You might also shy away from some of the more effective tax shelters —
even those approved by the IRS — and hope that your return passes quietly
under Uncle Sam’s radar. Or you could use what may be the most effective
strategy of all, one that pertains not to how you file your return, but
when.
Common sense suggests that filing on or before April 15 is the smart play.
After all, shortly after that date the IRS service centers are deluged
with returns, and you might expect your return to get lost in the shuffle.
In this instance, though, common sense may lead you astray, since filing
on time may actually increase your chances of being audited.
We have found that most audit-worthy returns are selected during the
summer months from the group that filed on or before April 15. But if you
ask for the automatic four-month extension and then get an additional two
months (which is almost always allowed), you can legally file as late as
October 15. By then, the IRS has probably already reached its yearly quota
for audited returns.
Thus, filing as late as the law allows can be one of the shrewdest tax
moves you can make. (Reminder: Extending the time to file does not extend
your time to pay. Be sure to pay your tax bill when you file the first
extension on April 15.)
On average, the chances of your individual return being audited are about
one in 100. But if you report a taxable income of more than $100,000, your
audit potential quadruples.
Other triggers. Your exposure can also be increased if your return
has certain other characteristics. For example, nine out of ten audits are
triggered by the ratio of your claimed deductions to your income level. In
particular, the IRS takes a hard look at deductions claimed on Schedules A
(itemized deductions), C (unincorporated businesses) and F (farm income).

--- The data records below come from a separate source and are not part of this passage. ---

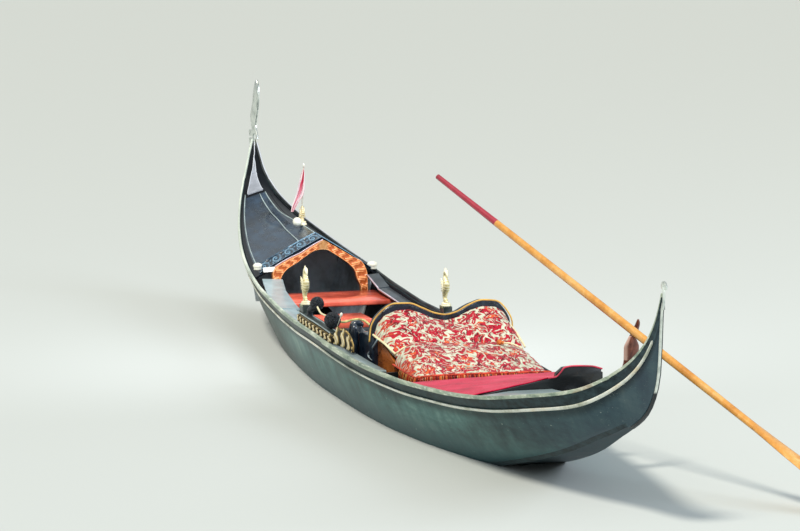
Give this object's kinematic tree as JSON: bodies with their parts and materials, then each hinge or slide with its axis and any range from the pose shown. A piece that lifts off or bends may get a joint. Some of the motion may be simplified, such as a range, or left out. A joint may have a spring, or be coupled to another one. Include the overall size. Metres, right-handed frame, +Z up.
{
  "type": "gondola boat",
  "caption": "Flat-bottomed black rowing boat with raised ends, an iron comb at the bow, a decked front with a carved arch, a damask sofa and one long oar.",
  "frame": {"origin": "on the outer face of the flat bottom, under the middle of the hull; the water reaches z = 0.22 m", "axes": "+X to the bow, +Y to port, +Z up"},
  "size_m": [10.7235, 2.2226, 2.102],
  "materials": {
    "black": "gloss black paint",
    "board": "gloss blue-grey",
    "carpet": "red pile",
    "carved": "carved, blue-black",
    "cloth": "red and white cloth",
    "damask": "red and cream damask",
    "deck": "gloss blue-black paint",
    "floor": "dark boards",
    "gilt": "gilded",
    "iron": "polished iron",
    "leather": "blue-black",
    "oar": "varnished",
    "oarRed": "dark red paint",
    "orange": "carved, varnished",
    "red": "red cloth",
    "ridge": "grey paint",
    "walnut": "oiled walnut",
    "worn": "worn black paint over bare wood"
  },
  "bodies": {
    "boat": {"hull_bottom": "black", "side_port": "black", "side_starboard": "black", "stern_stem": "black", "bow_stem": "black", "gunwale_port": "worn", "gunwale_starboard": "worn", "wale_port": "worn", "wale_starboard": "worn", "ferro": "iron", "stern_iron": "iron", "foredeck": "deck", "foredeck_ridge": "ridge", "bow_plate": "board", "foredeck_moulding": "carved", "arch_frame": "orange", "afterdeck": "black", "rowing_platform": "black", "carpet": "carpet", "frame_aft": "black", "frame_fore": "black", "floorboards": "floor", "bench_fore": "red", "stool_frame": "floor", "stool_seat": "red", "side_board_port": "board", "side_board_starboard": "board", "sofa_base": "leather", "sofa_cushion": "damask", "sofa_arm_port": "leather", "sofa_arm_starboard": "leather", "sofa_back": "leather", "sofa_cover": "damask", "sofa_cheek_port": "orange", "sofa_cheek_starboard": "orange", "low_cover": "damask", "armchair_starboard": "leather", "armchair_starboard_cushion": "leather", "gilded_panel_port": "gilt", "armrest_port": "leather", "seahorse_port": "gilt", "gilded_panel_starboard": "gilt", "armrest_starboard": "leather", "seahorse_starboard": "gilt", "pompon_fore": "leather", "pompon_aft": "leather", "bow_ornament": "gilt", "flag_pole": "ridge", "flag": "cloth", "forcola": "walnut"},
    "oar": {"oar_shaft": "oar", "oar_handle": "oarRed", "oar_blade": "oar"}
  },
  "joints": [
    {"name": "oar_stroke", "type": "hinge", "parent": "boat", "child": "oar", "pos_m": [-3.68, -0.43, 1.12], "axis": [0, 0, 1], "range_deg": [-15, 60]}
  ]
}
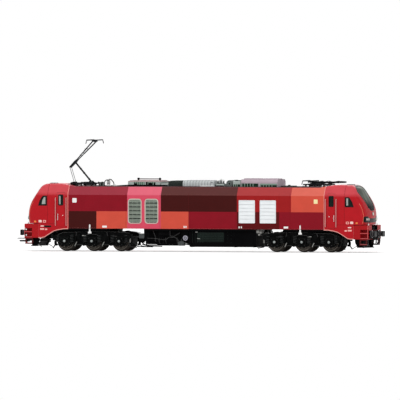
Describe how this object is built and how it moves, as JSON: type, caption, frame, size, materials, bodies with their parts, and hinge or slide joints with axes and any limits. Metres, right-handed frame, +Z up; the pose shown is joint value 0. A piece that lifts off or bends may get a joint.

Deductions. If your Schedule A shows itemized deductions adding up
to more than about 35% of your adjusted gross income (AGI), your chances
of being audited increase. If your Schedule A total exceeds 44%, plan on a
visit with an IRS agent.
Unincorporated business. If your Schedule C deductions are less
than 52% of your AGI, they probably won’t attract much attention. But if
they reach 65%, watch out. Also, you should know that the audit rate among
unincorporated business with earnings under $25,000 jumps to 4.4% — more
than four times the overall average. If you file both Schedules A and C,
you need to pay attention not only to each schedule’s percentage, but to
their combined percentage as well. Even if each schedule seems to fall
below the danger zone, if they combine for more than 105% of your AGI, you
may be in trouble.
Farming. If you file a Schedule F to report farm income and
expenses, you don’t become especially vulnerable until your deductions
reach 59% of your AGI; at 68%, you can bet the farm on being audited.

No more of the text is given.